Here’s a shot that Mike captured in ‘The Dugout’

Unusual things happen sometimes, such as photographers having malfunctions or confusion with equipment. Happy to assist, Mike helps an Italian photographer from another agency adjust his lens – once again exemplifying the kindness and team effort everyone takes part in, regardless of affiliation.


Shoot 4 – Julian Finney:

Towards the end of the day, I spend time with Staff Photographer, Julian Finney who’s here from Great Britain. Julian’s style is pretty unique and meticulous, as he also focuses on players who make “good shapes with their bodies.” You’ll see just what I mean, as we go up back to Armstrong and shoot the very exciting, Dimitrov/Harrison match. “Dimitrov is one of my favorites and his game reminds me of Federer – very smooth and effortless,” Julian says, and I concur, quickly being impressed by the young Bulgarian player.



And then we go courtside. My feet literally touch the court at Armstrong, as we climb over the tall divider, Julian telling me to “mind my back,” in his calm, even keel manner. We’re as close as can be now and it’s the most amazing, magical feeling to be down there, eye level with the players.
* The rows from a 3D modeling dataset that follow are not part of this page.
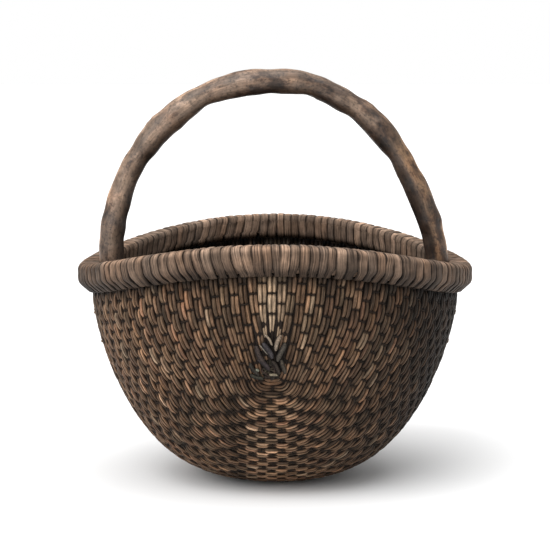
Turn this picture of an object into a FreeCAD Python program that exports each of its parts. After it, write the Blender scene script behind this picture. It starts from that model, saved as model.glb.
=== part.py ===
import FreeCAD, Part
import math
import os

# A willow market basket: a round-bottomed bowl woven from willow rods and hemp cord, a rim made of
# a bent hoop, a splint and a filler rod bound with split willow, and one bent branch as the handle.
# The frame: +Z up, X along the handle's span, Y from front to back, origin under the centre of the
# base on the surface that the basket stands on. All sizes are in millimetres.

# Bowl
BOWL_HALF_X = 200.5  # outer face of the weave at its straight upper wall
BOWL_HALF_Y = 191.5
WALL = 7.2  # thickness of rods and cords woven together
WALL_STRAIGHT_Z = 200.0  # the wall stands upright from here to the rim
BASE_SINK = 1.0  # how far the worn flat base cuts into the round bottom
PROFILE_TURN = 1.35  # how early the side begins to turn under
PROFILE_FULL = 3.0  # how full the lower corner is
PLAN_POWER = 2.1  # 2 is an ellipse, more is squarer
UPPER_HEIGHTS = [135.0, 164.0, 185.0, 200.0, 213.0, 228.0, 243.0, 258.0, 273.0, 293.0]
OUTER_HEIGHTS = [0.0, 1.0, 3.0, 6.0, 12.0, 20.0, 32.0, 50.0, 74.0, 102.0] + UPPER_HEIGHTS
INNER_HEIGHTS = [WALL, 8.2, 10.2, 13.2, 19.0, 27.0, 39.0, 56.0, 79.0, 105.0] + UPPER_HEIGHTS

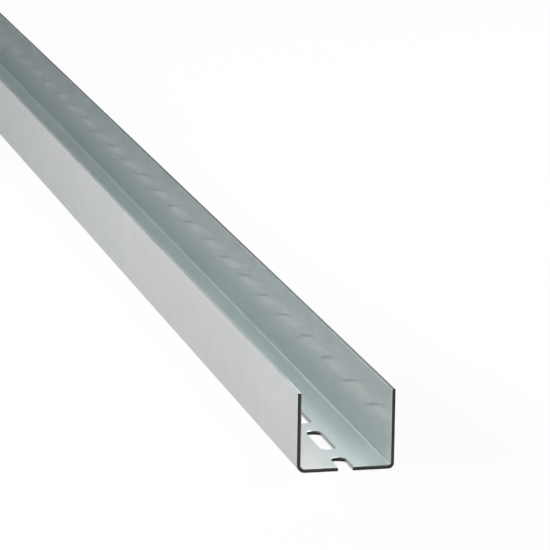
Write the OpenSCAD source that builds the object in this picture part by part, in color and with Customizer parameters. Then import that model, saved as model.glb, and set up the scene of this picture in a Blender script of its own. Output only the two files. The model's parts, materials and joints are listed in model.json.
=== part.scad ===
// Drywall door-jamb stud: one strip of galvanised steel sheet, rolled into a plain U channel,
// with a row of long slots punched along the middle of the web.
// X runs across the web, Y runs along the stud and Z runs up the flanges.
// The origin is on the underside of the web, halfway along it.

/* [Stock] */
// Length that the stud is cut to
stud_length = 2600; // [2400:50:4500]
// Thickness of the galvanised sheet
sheet_t = 2; // [1:0.1:3]

/* [Channel section] */
// Width of the web, over the outside of both flanges
web_w = 48.8; // [40:0.1:150]
// Height of each flange, from the underside of the web
flange_h = 40; // [30:0.5:60]
// Inside radius of the bend at the left flange, the softer of the two
left_bend_r = 2; // [0.5:0.1:5]
// Inside radius of the bend at the right flange
right_bend_r = 0.8; // [0.5:0.1:5]

/* [Web slots] */
// Width of a slot, which is also the diameter of its round ends
slot_w = 7.5; // [4:0.5:14]
// Length of a slot over its round ends
slot_length = 35; // [20:0.5:42]
// Distance between the middles of neighbouring slots
slot_pitch = 50; // [45:1:100]
// Distance from the near end to the middle of the first slot, 0 where the cut halves a slot
first_slot_y = 0; // [0:1:60]

/* [Hidden] */
$fn = 64;

near_end_y = -stud_length / 2;
inner_w = web_w - 2 * sheet_t;
slot_end_y = slot_length / 2 - slot_w / 2;
last_slot = floor((stud_length + slot_length / 2 - first_slot_y) / slot_pitch);
punch_h = 3 * sheet_t;

// Closed outline with square upper corners and one radius at each lower corner
module trough(width, height, left_r, right_r) {
    translate([-width / 2 + left_r, 0])
        square([width - left_r - right_r, height]);
    translate([-width / 2, left_r])
        square([left_r, height - left_r]);
    translate([width / 2 - right_r, right_r])
        square([right_r, height - right_r]);
    translate([-width / 2 + left_r, left_r])
        circle(r = left_r);
    translate([width / 2 - right_r, right_r])
        circle(r = right_r);
}

// The folded sheet seen from its end: web below, flanges standing up at both sides
module channel_section() {
    difference() {
        trough(web_w, flange_h, left_bend_r + sheet_t, right_bend_r + sheet_t);
        translate([0, sheet_t])
            trough(inner_w, flange_h, left_bend_r, right_bend_r);
    }
}

// One punched slot with round ends, long way along Y, reaching past both faces of the web
module slot_punch() {
    translate([-slot_w / 2, -slot_end_y, -sheet_t])
        cube([slot_w, 2 * slot_end_y, punch_h]);
    for (side = [-1, 1])
        translate([0, side * slot_end_y, -sheet_t])
            cylinder(d = slot_w, h = punch_h);
}

// The rolled channel with its row of slots, cut square at both ends
module stud_channel() {
    color("silver")
    difference() {
        translate([0, stud_length / 2, 0])
            rotate([90, 0, 0])
                linear_extrude(height = stud_length)
                    channel_section();
        for (i = [0 : last_slot])
            translate([0, near_end_y + first_slot_y + i * slot_pitch, 0])
                slot_punch();
    }
}

stud_channel();
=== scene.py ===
"""Drywall door-jamb stud: one rolled and punched channel of galvanised sheet.

Laid out as a Blender add-on and run as a script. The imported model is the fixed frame.
The sheet is built again here with what the solid leaves out: the drawn-in lips of the
punched slots, the slit edges of the strip, the sheared ends and the slight waves of the
sheet. All lengths are in metres. X runs across the web, Y along the stud and Z up the
flanges. The near end is the one at the lowest Y.
"""

import json
import math

import bpy
from mathutils import Matrix, Vector


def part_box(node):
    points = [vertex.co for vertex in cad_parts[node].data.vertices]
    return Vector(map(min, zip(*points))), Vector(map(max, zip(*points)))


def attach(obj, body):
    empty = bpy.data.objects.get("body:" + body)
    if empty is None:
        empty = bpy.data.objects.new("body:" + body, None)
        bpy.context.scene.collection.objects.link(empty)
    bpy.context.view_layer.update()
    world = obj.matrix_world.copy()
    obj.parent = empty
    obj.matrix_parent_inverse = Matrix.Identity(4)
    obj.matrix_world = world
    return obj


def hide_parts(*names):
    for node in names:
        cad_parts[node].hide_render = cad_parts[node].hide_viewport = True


bl_info = {
    "name": "Slotted Steel Stud",
    "version": (1, 0, 0),
    "blender": (4, 5, 0),
    "location": "3D View > Sidebar > Stud",
    "description": "Builds a galvanised U-channel stud with a slotted web, "
                   "and a plain studio for it",
    "category": "Object",
}

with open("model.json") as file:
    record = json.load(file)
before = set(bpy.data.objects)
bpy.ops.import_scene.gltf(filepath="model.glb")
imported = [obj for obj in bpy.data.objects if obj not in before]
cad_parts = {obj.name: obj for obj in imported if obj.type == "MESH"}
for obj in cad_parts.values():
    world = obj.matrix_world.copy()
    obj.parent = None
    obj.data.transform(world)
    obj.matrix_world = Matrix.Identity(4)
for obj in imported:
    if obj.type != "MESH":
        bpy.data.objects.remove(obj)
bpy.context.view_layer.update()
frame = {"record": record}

NODE = "stud_channel"
LOW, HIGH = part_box(NODE)
SLOT_MOUNTS = [m for m in frame["record"]["mounts"] if m["name"].startswith("web_slots")]
SLOT_DIMS = SLOT_MOUNTS[0]["dims"]
SHEET = SLOT_MOUNTS[0]["pos_m"][2]          # the slots' mounts lie on the web's inner face
PITCH = SLOT_DIMS["spacing_y_mm"] / 1000
SLOT_R = SLOT_DIMS["hole_r_mm"] / 1000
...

The light is beautiful and soft, and Julian is happy with the conditions and the opportunities this gives him to take unique, close-up shots.


At this point, it’s nearly 7 p.m. and I’ve been out with the team for nearly nine hours. I say goodbye to Julian and then head back to the Editing Room to say my goodbyes and thank yous to everyone else. Gracious and generous with their time and knowledge, I can’t express in words how much our Sports team has enriched me and given me a new-found respect for not only this tournament but sports photography in general.